-- start of EXERCISE MATERIALS --

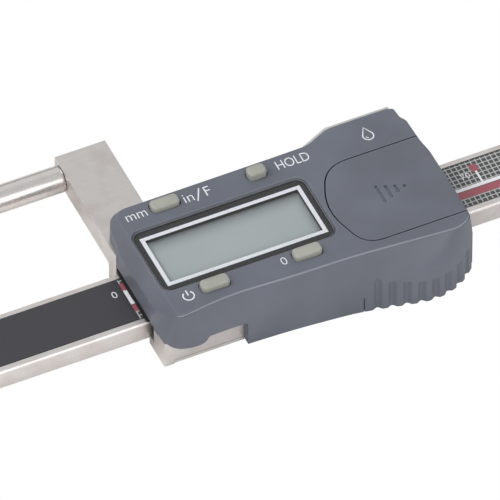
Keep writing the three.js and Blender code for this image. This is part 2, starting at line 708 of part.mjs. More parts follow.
function buildElectronics(group) {
  const w = windowBox;
  piece(group, 'display_window',
    plate(roundedRectangle(w.x0, w.x1, w.y0, w.y1, w.radius), windowBottomZ, windowTopZ, 4), windowPlastic);
  piece(group, 'window_gasket', cut(
    plate(roundedRectangle(w.x0, w.x1, w.y0, w.y1, w.radius), windowLedgeZ + 0.01, windowBottomZ - 0.01, 4),
    plate(roundedRectangle(w.x0 + 1, w.x1 - 1, w.y0 + 1, w.y1 - 1, w.radius - 1), 6, 8, 3)), blackRubber);
  piece(group, 'lcd_panel', box(5.0, 36.0, -6.6, 5.4, 4.95, panelTopZ), displayGrey);
  piece(group, 'lcd_holder', cut(box(4.1, 37.2, -8.0, 7.2, 4.15, 6.35),
    box(4.9, 36.1, -6.7, 5.5, 4.9, 7),
    box(5.6, 35.4, -5.0, 3.8, 4, 7),
    box(5.6, 35.4, -6.5, -5.4, 4, 7)), innerPlastic);
  piece(group, 'zebra_strip', box(5.7, 35.3, -6.4, -5.5, 4.13, 4.92), blackRubber);
  piece(group, 'circuit_board',
    cut(plate(bayShape(0.2), 3.3, 4.1, 4), ...bossClearances(3, 5)), circuitGreen);
  buttons.forEach((button) => {
    const dome = turned([[0, 0], [1.35, 0], [1.2, 0.18], [0.6, 0.28], [0, 0.3]], 16).rotateX(Math.PI / 2);
    piece(group, button.name.replace('button', 'contact_dome'), dome, cellSteel)
      .position.set(button.x, button.y, 4.11);
  });
  piece(group, 'board_carrier', cut(plate(bayShape(0.2), 2.05, 3.2, 4),
    box(0, 11.4, channelBackY - 0.3, 20, 0, 5),
    box(13, 39, -4, 4, 0, 5),
    ...bossClearances(1, 5)), innerPlastic);
  piece(group, 'board_connector', box(15, 25, -2, 2, 1.52, 3.27), innerPlastic);
  piece(group, 'pickup_board',
    box(pickupLeftX + 0.2, pickupRightX - 0.2, -8.1, 8.4, 0.5, 1.5), circuitGreen);
  piece(group, 'processor_chip', turned([[0, 0], [3.2, 0], [2.9, 0.5], [1.8, 0.75], [0, 0.8]], 20)
    .rotateX(-Math.PI / 2), innerPlastic).position.set(30, 0, 3.28);
  piece(group, 'coin_cell', turned([
    [0, cellBottomZ],
    [8.6, cellBottomZ],
    [8.8, cellBottomZ + 0.5],
    [9.7, cellBottomZ + 0.5],
    [cellRadius, cellBottomZ + 0.8],
    [cellRadius, cellTopZ - 0.3],
    [cellRadius - 0.3, cellTopZ],
    [0, cellTopZ],
  ], 36).rotateX(Math.PI / 2), cellSteel).position.set(cellX, cellY, 0);
  piece(group, 'battery_contact_negative', barAlongY(polygon([
    [35, 2.95],
    [35, 3.2],
    [38.9, 3.2],
    [44, 3.58],
    [47, 3.58],
    [49.5, 3.2],
    [49.5, 2.95],
    [47, 3.33],
    [44, 3.33],
    [38.9, 2.95],
  ]), -3.9, -1.3), brass);
  piece(group, 'battery_contact_positive', barAlongY(polygon([
    [37.4, 4.15],
    [41.6, 4.15],
    [41.6, 6.3],
    [41.4, 6.3],
    [41.4, 4.35],
    [37.4, 4.35],
  ]), 2.9, 5.1), brass);
}

// ---------------------------------------------------------------- the whole caliper

const caliper = new THREE.Group();
caliper.position.set(-fixedJawX, 0, -undersideZ);
caliper.add(buildBeamGroup());
const slider = new THREE.Group();
buildFrameFittings(slider);
buildHousing(slider);
buildElectronics(slider);
caliper.add(slider);

const model = new THREE.Group();
model.add(caliper);

export default model;
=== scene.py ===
"""Looks of a digital caliper with opposed round measuring rods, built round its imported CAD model.

Shapes are drawn in millimetres from the printed zero of the scale: x along the beam, y towards the
arms' ends, z up from the beam's top face. place() puts a finished mesh into the row frame in metres.
"""
import json
import math

import bmesh
import bpy
from mathutils import Matrix, Vector


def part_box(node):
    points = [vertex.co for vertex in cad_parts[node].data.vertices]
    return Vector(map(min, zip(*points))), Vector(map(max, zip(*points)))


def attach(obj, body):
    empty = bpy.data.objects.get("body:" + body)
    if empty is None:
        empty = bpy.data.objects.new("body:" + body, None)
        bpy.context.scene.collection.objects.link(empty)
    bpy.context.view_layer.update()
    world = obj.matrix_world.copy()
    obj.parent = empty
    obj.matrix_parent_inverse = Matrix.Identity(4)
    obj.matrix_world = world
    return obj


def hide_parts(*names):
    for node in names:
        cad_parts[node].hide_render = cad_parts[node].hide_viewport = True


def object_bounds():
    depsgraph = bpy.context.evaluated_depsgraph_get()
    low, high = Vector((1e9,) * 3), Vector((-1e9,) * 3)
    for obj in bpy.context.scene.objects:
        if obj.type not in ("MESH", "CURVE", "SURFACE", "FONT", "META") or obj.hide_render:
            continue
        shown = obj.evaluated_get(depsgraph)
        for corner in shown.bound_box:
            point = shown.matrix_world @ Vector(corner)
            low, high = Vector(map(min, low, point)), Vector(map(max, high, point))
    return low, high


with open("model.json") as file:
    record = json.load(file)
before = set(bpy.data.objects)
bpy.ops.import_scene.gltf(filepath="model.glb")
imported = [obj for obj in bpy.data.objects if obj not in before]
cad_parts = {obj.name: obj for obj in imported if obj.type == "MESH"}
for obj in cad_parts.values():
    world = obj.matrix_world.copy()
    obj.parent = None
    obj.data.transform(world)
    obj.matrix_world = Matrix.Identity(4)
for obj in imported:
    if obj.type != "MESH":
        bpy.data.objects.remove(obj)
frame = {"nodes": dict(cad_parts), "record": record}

CAD_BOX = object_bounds()
NODES = frame["nodes"]

MM = 0.001
REST_READING = 1.0
ZERO_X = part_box("slider_frame")[0].x / MM - REST_READING
BEAM_TOP_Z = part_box("beam")[1].z / MM
TO_ROW = Matrix.Scale(MM, 4) @ Matrix.Translation((ZERO_X, 0, BEAM_TOP_Z))

TOP_Z = 8.5
BOTTOM_Z = -5.0
PRINT_THICKNESS = 0.02
PRINT_LIFT = 0.004
LABEL_Z = TOP_Z + PRINT_LIFT
SHARP_ANGLE = math.radians(32)
# Stands up what was drawn flat: its y becomes z, and its z becomes -y.
UPRIGHT = Matrix(((1, 0, 0, 0), (0, 0, -1, 0), (0, 1, 0, 0), (0, 0, 0, 1)))


def local_box(node):
    """A CAD node's lowest and highest corner in the drawing's millimetres."""
    low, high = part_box(node)
    shift = Vector((ZERO_X, 0, BEAM_TOP_Z))
    return low / MM - shift, high / MM - shift


# ---------- node materials

def feed(value, socket):
    """Links a node's output to socket, or sets the socket to a plain value."""
    if isinstance(value, bpy.types.NodeSocket):
        socket.id_data.links.new(value, socket)
    else:
        socket.default_value = value


def new_node(tree, kind, **inputs):
    """A node whose inputs are fed by name."""
    node = tree.nodes.new(f"ShaderNode{kind}")
    for name, value in inputs.items():
        feed(value, node.inputs[name.replace("_", " ")])
    return node


class Shader:
    """A material's node tree with short ways to add the nodes that this script uses."""

    def __init__(self, name):
        self.material = bpy.data.materials.new(name)
        self.material.use_nodes = True
        self.tree = self.material.node_tree
        self.surface = self.tree.nodes["Principled BSDF"]
        self.position = self.node("TexCoord").outputs["Object"]

    def node(self, kind, **inputs):
        return new_node(self.tree, kind, **inputs)

    def axis(self, name):
        return self.node("SeparateXYZ", Vector=self.position).outputs[name]

    def drawing_position(self):
        """A point's x and y in the drawing's millimetres."""
        x = self.math("SUBTRACT", self.math("DIVIDE", self.axis("X"), MM), ZERO_X)
        return x, self.math("DIVIDE", self.axis("Y"), MM)

    def math(self, operation, a, b=0.0):
        node = self.node("Math")
        node.operation = operation
        feed(a, node.inputs[0])
        feed(b, node.inputs[1])
        return node.outputs[0]

    def band(self, value, low, high):
        """1 where value lies between low and high."""
        above = self.math("GREATER_THAN", value, low)
        return self.math("MULTIPLY", above, self.math("LESS_THAN", value, high))

    def stretch(self, scale):
        return self.node("Mapping", Vector=self.position, Scale=scale).outputs[0]

    def noise(self, scale, detail, vector=None, roughness=0.5):
        vector = vector or self.position
        node = self.node("TexNoise", Vector=vector, Scale=scale, Detail=detail, Roughness=roughness)
        return node.outputs["Fac"]

    def ramp(self, value, low, high, low_at=0.0, high_at=1.0):
        return self.node("MapRange", Value=value, From_Min=low_at, From_Max=high_at,
                         To_Min=low, To_Max=high).outputs[0]

    def mix(self, amount, first, second):
        node = self.node("Mix", Factor=amount)
        node.data_type = "RGBA"
        feed(first, node.inputs[6])
        feed(second, node.inputs[7])
        return node.outputs[2]

    def bump(self, height, distance, strength):
        node = self.node("Bump", Height=height, Distance=distance, Strength=strength)
        feed(node.outputs[0], self.surface.inputs["Normal"])

    def edge_wear(self, radius):
        """Painted highlight mask: 1 on the edges of faces that look upwards, 0 on flats and upright walls.
        """
        bevel = self.node("Bevel", Radius=radius)
        bevel.samples = 4
        flat = self.node("NewGeometry").outputs["True Normal"]
        dot = self.node("VectorMath")
        dot.operation = "DOT_PRODUCT"
        feed(bevel.outputs[0], dot.inputs[0])
        feed(flat, dot.inputs[1])
        upward = self.node("SeparateXYZ", Vector=flat).outputs["Z"]
        facing_up = self.ramp(upward, 0.0, 1.0, 0.1, 0.35)
        return self.math("MULTIPLY", facing_up, self.ramp(dot.outputs["Value"], 1.0, 0.0, 0.8, 0.985))

    def blend(self, amount, first, second):
        """Shows a mixture of two shaders and returns the finished material."""
        mixed = self.node("MixShader", Fac=amount)
        feed(first.outputs[0], mixed.inputs[1])
        feed(second.outputs[0], mixed.inputs[2])
        feed(mixed.outputs[0], self.tree.nodes["Material Output"].inputs["Surface"])
        return self.material

    def set(self, **values):
        """Feeds sockets of the surface by name and returns the finished material."""
        for name, value in values.items():
            feed(value, self.surface.inputs[name.replace("_", " ")])
        return self.material


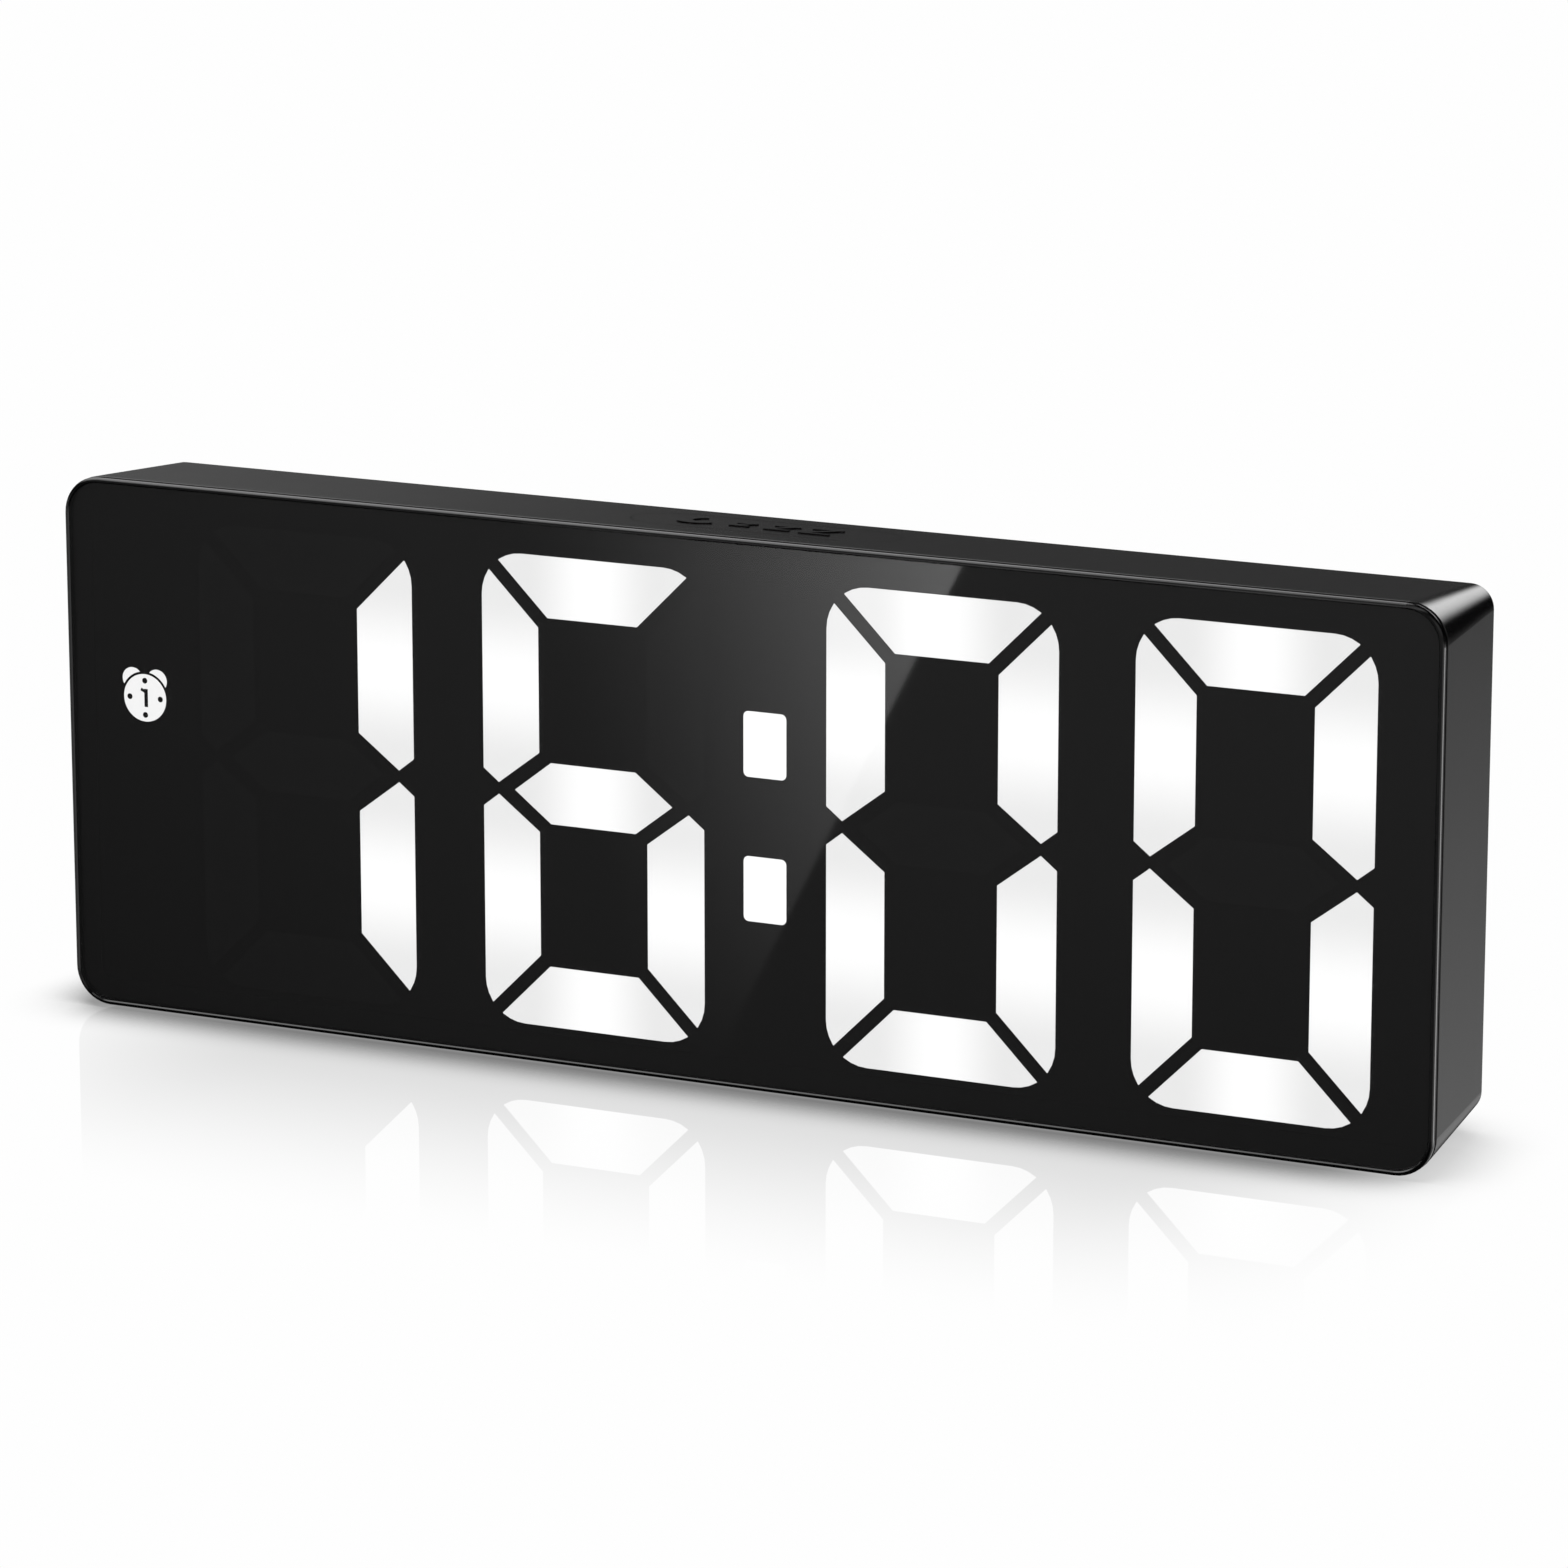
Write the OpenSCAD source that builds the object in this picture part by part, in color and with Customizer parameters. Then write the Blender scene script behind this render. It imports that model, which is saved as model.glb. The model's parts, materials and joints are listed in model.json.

-- end of EXERCISE MATERIALS --

→ WHAT THIS TASK INVOLVES: Copy, from the material above, each line in which the string "record" occurs.

→ THE SOLUTION:
    record = json.load(file)
frame = {"nodes": dict(cad_parts), "record": record}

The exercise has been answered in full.